• SHORT EXERCISE
Output all lines exactly.

--- BEGIN ---

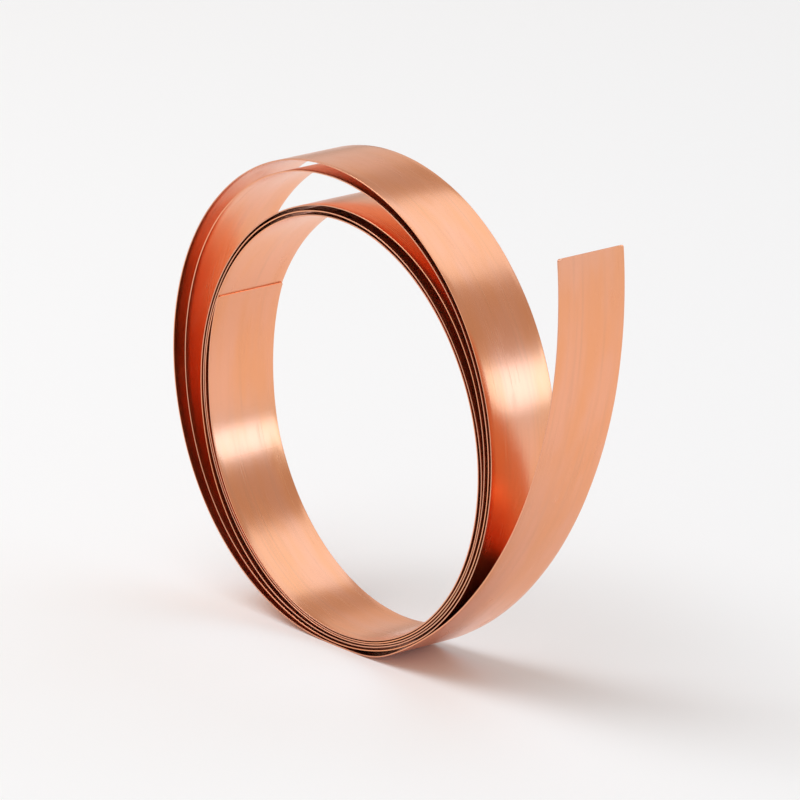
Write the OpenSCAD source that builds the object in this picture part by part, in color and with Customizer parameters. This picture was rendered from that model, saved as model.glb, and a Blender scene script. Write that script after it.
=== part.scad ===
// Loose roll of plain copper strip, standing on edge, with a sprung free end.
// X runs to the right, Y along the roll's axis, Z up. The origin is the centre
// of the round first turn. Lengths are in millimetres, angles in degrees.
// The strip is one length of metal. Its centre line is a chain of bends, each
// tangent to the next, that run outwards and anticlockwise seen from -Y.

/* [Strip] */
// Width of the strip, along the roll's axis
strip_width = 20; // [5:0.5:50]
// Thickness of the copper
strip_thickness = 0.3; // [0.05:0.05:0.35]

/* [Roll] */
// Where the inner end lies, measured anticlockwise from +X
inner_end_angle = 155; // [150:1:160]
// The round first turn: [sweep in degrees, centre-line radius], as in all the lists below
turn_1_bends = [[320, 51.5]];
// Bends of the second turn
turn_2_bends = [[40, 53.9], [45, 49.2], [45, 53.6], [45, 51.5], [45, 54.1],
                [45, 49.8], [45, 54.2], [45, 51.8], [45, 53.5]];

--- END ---

• RESPONSE
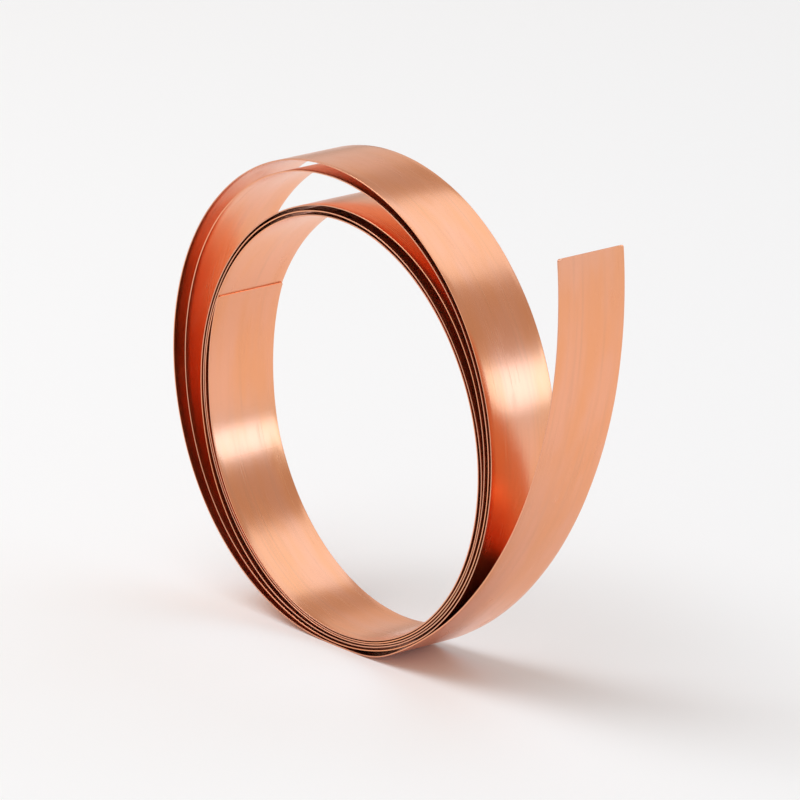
Write the OpenSCAD source that builds the object in this picture part by part, in color and with Customizer parameters. This picture was rendered from that model, saved as model.glb, and a Blender scene script. Write that script after it.
=== part.scad ===
// Loose roll of plain copper strip, standing on edge, with a sprung free end.
// X runs to the right, Y along the roll's axis, Z up. The origin is the centre
// of the round first turn. Lengths are in millimetres, angles in degrees.
// The strip is one length of metal. Its centre line is a chain of bends, each
// tangent to the next, that run outwards and anticlockwise seen from -Y.

/* [Strip] */
// Width of the strip, along the roll's axis
strip_width = 20; // [5:0.5:50]
// Thickness of the copper
strip_thickness = 0.3; // [0.05:0.05:0.35]

/* [Roll] */
// Where the inner end lies, measured anticlockwise from +X
inner_end_angle = 155; // [150:1:160]
// The round first turn: [sweep in degrees, centre-line radius], as in all the lists below
turn_1_bends = [[320, 51.5]];
// Bends of the second turn
turn_2_bends = [[40, 53.9], [45, 49.2], [45, 53.6], [45, 51.5], [45, 54.1],
                [45, 49.8], [45, 54.2], [45, 51.8], [45, 53.5]];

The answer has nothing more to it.